Chapter 11 Practices:
How to Be an Effective Actor
Awareness:
• Bring greater awareness to the way you approach and take action.
• Notice the difference in your experience of intentional inaction and avoiding taking action.
• Notice the experience in your body when you feel reactive. Watch the sense of urgency. Notice if it passes. Notice what keeps it alive.
Reflect:
• Think about your style of acting in different areas of our life. Think of times your style has served your aspirations and when it hasn’t.
• Think about your core values and how you can bring them more front and center through meaningful action.
• Reflect upon action that can be automated as well as actions which would benefit from greater intention.
Choose:
• Choose to be more conscious of when action, and inaction, is the best option.
• Choose to create time for non-doing, for activities that have no stated goal, ones that create a sense of openness and i
n which you are relaxed and have a heightened awareness of what is around you.

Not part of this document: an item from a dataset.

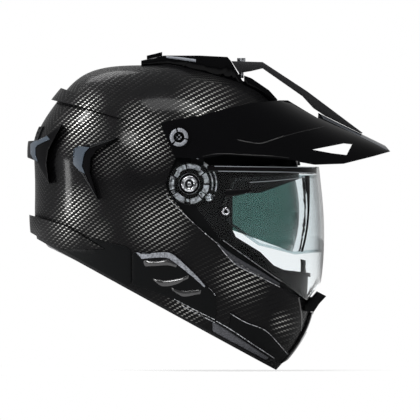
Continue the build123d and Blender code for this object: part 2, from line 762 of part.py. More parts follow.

• Choose to spend less time in actions that are neither intentional action or mindful inaction. Choose to spend less time in distracting defaults.
Act:
• Think of something that you want to have happen in your life but have not yet taken action. In the coming week, take one small action in that direction.
• When your core values require action, take it.
• When you find yourself jumping into action before pausing, refrain from action and allow more room for the experience of receptivity.
Chapter 12 Practices:
How to Value
Effort Over Outcome
Awareness:
• When taking action, place your attention on the quality of your effort.
• Notice if you have expectations for a particular outcome. If you do, can you create some distance from it? Expectations limit flexibility of your future actions.